2、代码 @Primary @Bean public ChatClient chatClient(ChatClient.Builder builder, ChatMemory chatMemory, ToolCallbackProvider tools) { return builder.defaultSystem(""" 你是一个智能人工助手 """) .defaultAdvisors( MessageChatMemoryAdvisor.builder(chatMemory).build(), new SimpleLoggerAdvisor( ModelOptionsUtils::toJsonStringPrettyPrinter, ModelOptionsUtils::toJsonStringPrettyPrinter, 0 ) ) .defaultToolCallbacks(tools) .build(); }

如果注释调.defaultToolCallbacks(tools) 这个。 就可以流返回。 如果加上后。AI回复的结果就变成了一次全返回

Comment From: sunyuhan1998

Hi @benxiaohai061 ! I have a very simple MCP server-side and client-side example that uses Ollama to serve the model just like you do: MCP-EXAMPLE, but in my example the streaming output is returned correctly with or without defaultToolCallbacks(tools), so maybe you can help you locate the problem by comparing it.If your problem persists, can you provide a minimized example project and maybe I can help you locate the problem.

Comment From: jichengda

我也遇到了同样的问题,如果不使用toos,向AI提问的时候是可以正常流式返回的。

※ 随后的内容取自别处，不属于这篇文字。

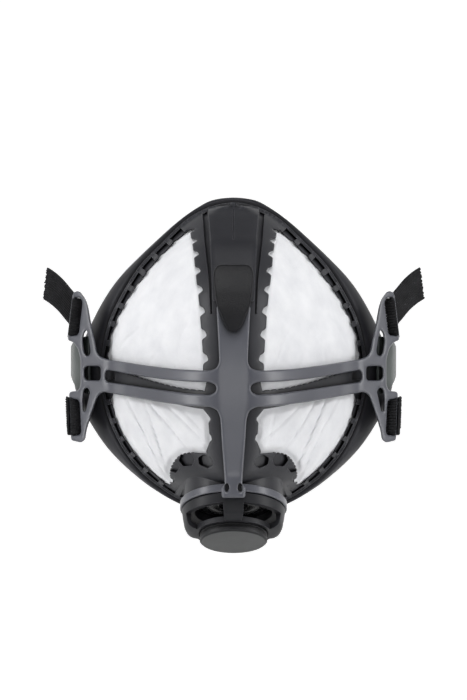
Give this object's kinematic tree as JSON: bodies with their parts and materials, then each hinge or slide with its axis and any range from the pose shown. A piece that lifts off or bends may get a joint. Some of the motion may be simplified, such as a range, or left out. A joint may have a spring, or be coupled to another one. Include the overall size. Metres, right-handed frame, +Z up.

如果使用了toos,向AI提问的时候就不可以六十返回了。

Comment From: jichengda

@GetMapping(path = "/stream", produces = "text/html;charset=utf-8")
public Flux<String> stream(String question, String chatId) {
    return chatClient.prompt().user(question).stream().content(); // 这样是正常的流式响应
    return chatClient.prompt().user(question).tools(new DataTools()).stream().content(); // 这样不是流式响应,阻塞式
}